Stored data

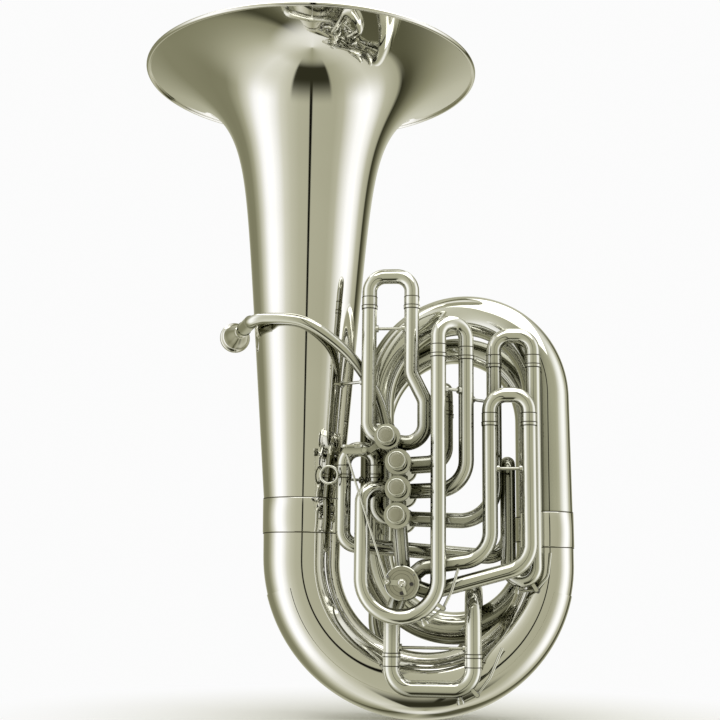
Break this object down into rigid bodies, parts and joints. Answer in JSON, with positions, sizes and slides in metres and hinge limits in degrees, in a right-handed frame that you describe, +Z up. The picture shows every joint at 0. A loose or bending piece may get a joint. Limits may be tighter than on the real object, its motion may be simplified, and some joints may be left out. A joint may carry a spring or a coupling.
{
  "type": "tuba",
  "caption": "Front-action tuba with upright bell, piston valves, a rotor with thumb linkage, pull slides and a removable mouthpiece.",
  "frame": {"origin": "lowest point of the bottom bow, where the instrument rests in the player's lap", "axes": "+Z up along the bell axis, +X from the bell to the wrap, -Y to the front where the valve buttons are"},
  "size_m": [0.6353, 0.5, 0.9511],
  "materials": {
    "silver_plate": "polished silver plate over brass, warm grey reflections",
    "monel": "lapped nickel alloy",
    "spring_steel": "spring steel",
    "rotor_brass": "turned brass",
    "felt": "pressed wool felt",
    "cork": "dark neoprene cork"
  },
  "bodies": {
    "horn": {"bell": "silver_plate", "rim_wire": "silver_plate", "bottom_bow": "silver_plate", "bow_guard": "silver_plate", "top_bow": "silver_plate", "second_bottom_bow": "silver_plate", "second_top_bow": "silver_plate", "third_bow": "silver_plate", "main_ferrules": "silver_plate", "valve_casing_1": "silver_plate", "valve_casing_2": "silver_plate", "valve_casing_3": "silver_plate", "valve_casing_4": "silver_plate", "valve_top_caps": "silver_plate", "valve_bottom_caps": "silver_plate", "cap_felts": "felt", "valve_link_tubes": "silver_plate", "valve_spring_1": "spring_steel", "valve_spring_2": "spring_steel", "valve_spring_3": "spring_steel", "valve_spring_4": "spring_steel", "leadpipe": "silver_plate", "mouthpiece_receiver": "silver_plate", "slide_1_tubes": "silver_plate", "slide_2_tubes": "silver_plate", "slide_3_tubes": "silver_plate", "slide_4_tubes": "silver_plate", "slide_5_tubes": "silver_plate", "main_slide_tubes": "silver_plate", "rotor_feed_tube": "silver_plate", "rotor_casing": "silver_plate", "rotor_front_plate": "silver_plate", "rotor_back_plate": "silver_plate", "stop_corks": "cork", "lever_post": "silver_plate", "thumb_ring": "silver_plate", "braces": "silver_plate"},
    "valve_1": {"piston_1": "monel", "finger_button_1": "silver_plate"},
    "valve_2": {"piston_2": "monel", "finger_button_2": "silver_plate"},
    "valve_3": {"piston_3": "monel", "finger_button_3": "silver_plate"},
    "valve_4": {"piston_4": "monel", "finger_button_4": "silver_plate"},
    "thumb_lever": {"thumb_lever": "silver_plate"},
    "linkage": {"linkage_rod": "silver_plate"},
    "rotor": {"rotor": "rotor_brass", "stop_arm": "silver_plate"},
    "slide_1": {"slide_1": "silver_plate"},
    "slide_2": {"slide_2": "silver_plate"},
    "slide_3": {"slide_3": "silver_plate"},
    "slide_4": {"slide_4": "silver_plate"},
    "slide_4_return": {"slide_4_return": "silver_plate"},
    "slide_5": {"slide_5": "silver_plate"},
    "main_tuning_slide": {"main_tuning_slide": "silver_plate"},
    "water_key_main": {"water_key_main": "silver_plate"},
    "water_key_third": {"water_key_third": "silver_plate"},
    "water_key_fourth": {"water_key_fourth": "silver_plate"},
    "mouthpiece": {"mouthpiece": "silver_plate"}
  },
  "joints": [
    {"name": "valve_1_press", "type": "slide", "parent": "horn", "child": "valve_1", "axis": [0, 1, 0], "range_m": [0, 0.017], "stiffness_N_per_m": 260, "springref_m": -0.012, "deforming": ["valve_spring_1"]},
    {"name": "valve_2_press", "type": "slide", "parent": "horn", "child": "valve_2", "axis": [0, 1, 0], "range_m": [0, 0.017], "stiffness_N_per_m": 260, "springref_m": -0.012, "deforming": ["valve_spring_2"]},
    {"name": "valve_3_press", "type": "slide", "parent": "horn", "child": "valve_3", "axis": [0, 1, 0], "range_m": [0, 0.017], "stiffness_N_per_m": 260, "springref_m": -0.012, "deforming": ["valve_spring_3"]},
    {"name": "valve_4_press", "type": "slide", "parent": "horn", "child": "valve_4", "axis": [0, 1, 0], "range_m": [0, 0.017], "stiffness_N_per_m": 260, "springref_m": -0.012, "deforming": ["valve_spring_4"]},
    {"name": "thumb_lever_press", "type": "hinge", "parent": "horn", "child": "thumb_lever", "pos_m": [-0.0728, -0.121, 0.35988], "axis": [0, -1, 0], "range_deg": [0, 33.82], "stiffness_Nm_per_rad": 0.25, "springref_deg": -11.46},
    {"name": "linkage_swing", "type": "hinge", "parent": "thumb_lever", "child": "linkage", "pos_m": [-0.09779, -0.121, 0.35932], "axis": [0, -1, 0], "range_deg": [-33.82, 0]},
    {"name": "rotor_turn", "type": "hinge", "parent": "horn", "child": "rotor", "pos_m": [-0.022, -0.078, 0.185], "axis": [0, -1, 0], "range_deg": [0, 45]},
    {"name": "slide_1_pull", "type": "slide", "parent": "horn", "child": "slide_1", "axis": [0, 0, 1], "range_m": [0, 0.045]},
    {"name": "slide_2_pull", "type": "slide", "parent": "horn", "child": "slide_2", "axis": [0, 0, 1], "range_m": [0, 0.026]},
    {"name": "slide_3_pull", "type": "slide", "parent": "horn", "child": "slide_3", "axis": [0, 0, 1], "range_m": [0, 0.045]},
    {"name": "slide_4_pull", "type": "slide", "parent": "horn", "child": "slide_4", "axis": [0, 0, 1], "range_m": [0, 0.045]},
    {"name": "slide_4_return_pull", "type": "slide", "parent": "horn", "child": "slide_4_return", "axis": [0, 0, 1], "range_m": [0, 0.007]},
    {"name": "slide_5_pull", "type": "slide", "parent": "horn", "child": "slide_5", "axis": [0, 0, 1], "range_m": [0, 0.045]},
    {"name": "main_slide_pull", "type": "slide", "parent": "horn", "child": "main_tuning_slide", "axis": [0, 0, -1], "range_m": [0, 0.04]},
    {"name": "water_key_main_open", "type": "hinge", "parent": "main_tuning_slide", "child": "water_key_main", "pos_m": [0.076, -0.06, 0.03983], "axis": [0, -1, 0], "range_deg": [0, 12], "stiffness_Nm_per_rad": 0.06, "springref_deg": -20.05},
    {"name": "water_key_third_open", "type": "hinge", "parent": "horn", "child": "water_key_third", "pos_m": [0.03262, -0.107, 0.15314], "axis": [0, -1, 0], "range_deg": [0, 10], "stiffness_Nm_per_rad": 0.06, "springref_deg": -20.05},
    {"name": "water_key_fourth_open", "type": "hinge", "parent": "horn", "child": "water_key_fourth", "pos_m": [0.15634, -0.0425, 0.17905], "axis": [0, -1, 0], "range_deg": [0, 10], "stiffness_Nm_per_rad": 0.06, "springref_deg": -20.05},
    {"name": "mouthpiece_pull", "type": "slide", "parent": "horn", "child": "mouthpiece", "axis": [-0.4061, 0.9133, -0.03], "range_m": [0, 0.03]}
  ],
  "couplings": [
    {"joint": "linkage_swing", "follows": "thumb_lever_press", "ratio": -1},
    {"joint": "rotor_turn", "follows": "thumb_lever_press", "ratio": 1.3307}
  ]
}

Aim of the exercise
Of the lines above, copy each that contains "joints".

Result of the exercise
Break this object down into rigid bodies, parts and joints. Answer in JSON, with positions, sizes and slides in metres and hinge limits in degrees, in a right-handed frame that you describe, +Z up. The picture shows every joint at 0. A loose or bending piece may get a joint. Limits may be tighter than on the real object, its motion may be simplified, and some joints may be left out. A joint may carry a spring or a coupling.
  "joints": [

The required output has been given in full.